-- INSTRUCTIONS FOR THE TASK --
From the first line of the data below, repeat each line exactly until you reach the line with "444.6], [-776.7, 437.5]];"; include that line too.

——

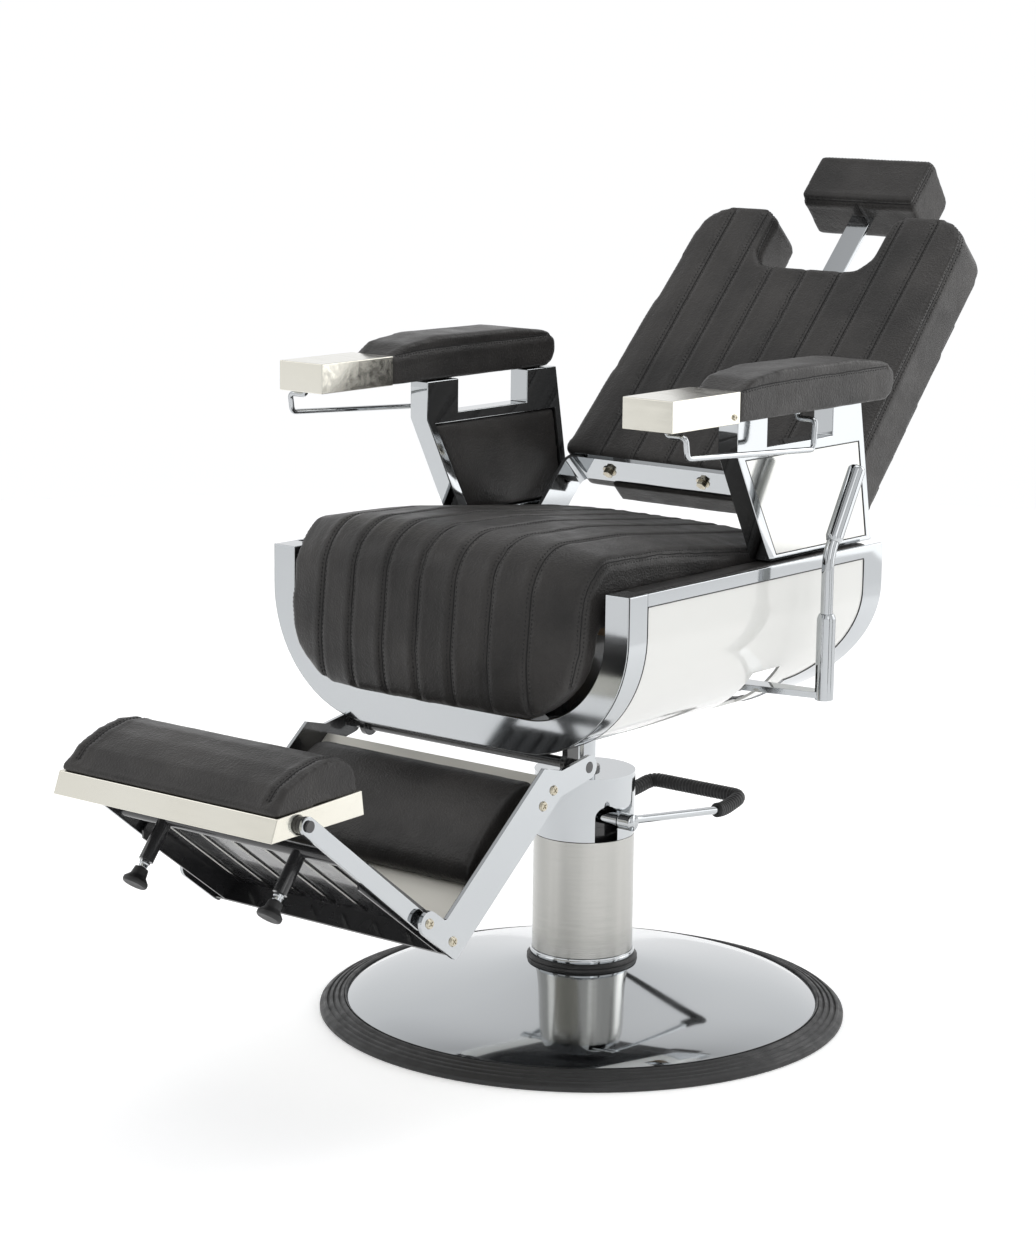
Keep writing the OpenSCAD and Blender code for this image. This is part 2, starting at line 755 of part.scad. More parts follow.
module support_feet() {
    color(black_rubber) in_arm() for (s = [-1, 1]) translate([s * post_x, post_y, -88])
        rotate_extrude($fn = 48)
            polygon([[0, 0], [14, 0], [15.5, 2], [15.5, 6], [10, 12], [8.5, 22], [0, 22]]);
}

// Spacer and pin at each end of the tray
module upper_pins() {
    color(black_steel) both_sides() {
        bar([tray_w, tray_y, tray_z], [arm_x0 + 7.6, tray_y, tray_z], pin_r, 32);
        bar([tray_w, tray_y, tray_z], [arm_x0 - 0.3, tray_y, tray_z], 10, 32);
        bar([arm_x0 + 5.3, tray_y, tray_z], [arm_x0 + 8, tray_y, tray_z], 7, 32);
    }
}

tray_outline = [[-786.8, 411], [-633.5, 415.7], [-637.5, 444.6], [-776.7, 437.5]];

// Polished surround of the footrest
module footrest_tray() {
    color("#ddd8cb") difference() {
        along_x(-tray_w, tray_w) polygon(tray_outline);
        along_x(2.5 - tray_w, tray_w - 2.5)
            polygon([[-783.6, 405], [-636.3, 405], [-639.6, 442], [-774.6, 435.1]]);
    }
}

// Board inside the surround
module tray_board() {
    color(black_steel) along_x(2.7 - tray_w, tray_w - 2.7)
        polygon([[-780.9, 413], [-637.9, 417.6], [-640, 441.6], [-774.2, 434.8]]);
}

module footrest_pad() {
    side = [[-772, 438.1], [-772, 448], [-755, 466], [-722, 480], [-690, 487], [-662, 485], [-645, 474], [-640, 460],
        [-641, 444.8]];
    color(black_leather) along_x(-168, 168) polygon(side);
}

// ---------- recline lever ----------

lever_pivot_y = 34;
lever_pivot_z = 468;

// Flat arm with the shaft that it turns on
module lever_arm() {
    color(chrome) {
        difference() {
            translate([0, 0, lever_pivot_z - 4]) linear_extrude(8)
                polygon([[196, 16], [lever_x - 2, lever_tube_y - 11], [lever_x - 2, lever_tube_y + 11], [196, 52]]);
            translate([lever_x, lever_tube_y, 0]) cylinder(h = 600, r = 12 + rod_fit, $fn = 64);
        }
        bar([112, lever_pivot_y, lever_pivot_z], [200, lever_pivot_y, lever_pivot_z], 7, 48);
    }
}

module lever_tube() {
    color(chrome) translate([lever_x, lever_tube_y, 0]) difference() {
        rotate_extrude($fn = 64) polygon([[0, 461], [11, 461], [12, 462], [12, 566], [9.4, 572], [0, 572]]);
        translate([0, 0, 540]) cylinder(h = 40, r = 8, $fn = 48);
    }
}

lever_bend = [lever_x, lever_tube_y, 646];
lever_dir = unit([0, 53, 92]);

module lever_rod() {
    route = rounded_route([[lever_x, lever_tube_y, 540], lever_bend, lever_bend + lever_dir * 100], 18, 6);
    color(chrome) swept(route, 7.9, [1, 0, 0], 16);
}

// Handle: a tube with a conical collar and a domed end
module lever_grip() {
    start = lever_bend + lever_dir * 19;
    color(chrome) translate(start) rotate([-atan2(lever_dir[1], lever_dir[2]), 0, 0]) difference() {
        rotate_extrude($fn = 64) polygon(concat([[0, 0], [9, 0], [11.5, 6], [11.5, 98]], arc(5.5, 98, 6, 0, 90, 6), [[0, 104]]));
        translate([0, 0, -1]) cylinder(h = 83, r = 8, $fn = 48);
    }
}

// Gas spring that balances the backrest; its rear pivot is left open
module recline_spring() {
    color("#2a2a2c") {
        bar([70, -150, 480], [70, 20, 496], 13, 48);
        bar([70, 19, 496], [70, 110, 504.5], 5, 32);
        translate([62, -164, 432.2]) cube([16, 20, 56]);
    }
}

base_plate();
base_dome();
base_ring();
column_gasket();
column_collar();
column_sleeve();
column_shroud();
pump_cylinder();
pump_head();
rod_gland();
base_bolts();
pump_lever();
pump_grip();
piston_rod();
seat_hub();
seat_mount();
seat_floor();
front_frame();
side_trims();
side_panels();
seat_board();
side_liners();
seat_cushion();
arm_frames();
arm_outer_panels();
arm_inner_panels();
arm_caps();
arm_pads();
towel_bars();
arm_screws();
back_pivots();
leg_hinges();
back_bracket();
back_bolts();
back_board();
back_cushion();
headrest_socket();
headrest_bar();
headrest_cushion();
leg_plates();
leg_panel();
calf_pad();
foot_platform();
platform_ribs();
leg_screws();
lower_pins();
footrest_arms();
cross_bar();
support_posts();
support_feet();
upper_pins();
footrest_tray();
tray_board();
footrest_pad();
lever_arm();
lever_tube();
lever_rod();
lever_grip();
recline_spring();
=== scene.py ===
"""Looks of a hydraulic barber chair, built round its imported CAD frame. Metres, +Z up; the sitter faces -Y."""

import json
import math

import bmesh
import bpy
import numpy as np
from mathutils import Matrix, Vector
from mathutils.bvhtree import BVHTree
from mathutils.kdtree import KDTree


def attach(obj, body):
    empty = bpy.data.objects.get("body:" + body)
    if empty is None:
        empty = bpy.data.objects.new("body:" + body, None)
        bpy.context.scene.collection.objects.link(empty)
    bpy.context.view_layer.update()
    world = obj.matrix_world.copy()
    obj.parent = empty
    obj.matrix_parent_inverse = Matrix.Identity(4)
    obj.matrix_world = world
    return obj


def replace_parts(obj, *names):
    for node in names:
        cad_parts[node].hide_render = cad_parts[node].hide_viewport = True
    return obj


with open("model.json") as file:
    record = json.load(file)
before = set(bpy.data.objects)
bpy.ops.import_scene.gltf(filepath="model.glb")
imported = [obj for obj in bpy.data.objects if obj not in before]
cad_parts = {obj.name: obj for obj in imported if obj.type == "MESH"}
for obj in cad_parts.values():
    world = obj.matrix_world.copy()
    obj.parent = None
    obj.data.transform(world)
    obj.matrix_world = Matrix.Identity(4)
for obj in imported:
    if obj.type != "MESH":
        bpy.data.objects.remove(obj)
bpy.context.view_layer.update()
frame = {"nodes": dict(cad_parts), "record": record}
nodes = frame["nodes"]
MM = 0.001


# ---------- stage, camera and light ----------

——

-- SOLUTION TO THIS EXERCISE --
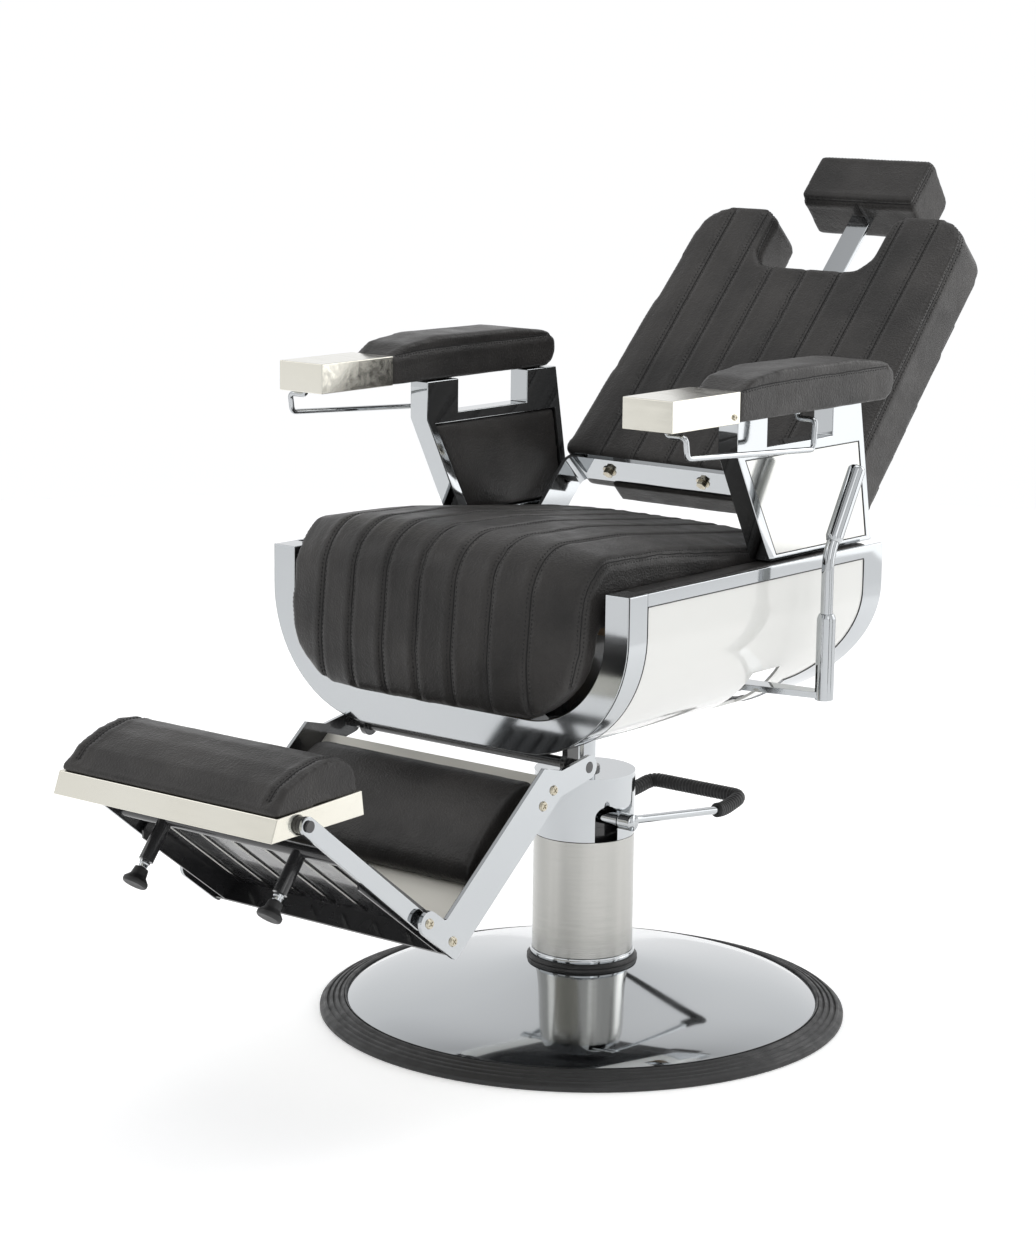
Keep writing the OpenSCAD and Blender code for this image. This is part 2, starting at line 755 of part.scad. More parts follow.
module support_feet() {
    color(black_rubber) in_arm() for (s = [-1, 1]) translate([s * post_x, post_y, -88])
        rotate_extrude($fn = 48)
            polygon([[0, 0], [14, 0], [15.5, 2], [15.5, 6], [10, 12], [8.5, 22], [0, 22]]);
}

// Spacer and pin at each end of the tray
module upper_pins() {
    color(black_steel) both_sides() {
        bar([tray_w, tray_y, tray_z], [arm_x0 + 7.6, tray_y, tray_z], pin_r, 32);
        bar([tray_w, tray_y, tray_z], [arm_x0 - 0.3, tray_y, tray_z], 10, 32);
        bar([arm_x0 + 5.3, tray_y, tray_z], [arm_x0 + 8, tray_y, tray_z], 7, 32);
    }
}

tray_outline = [[-786.8, 411], [-633.5, 415.7], [-637.5, 444.6], [-776.7, 437.5]];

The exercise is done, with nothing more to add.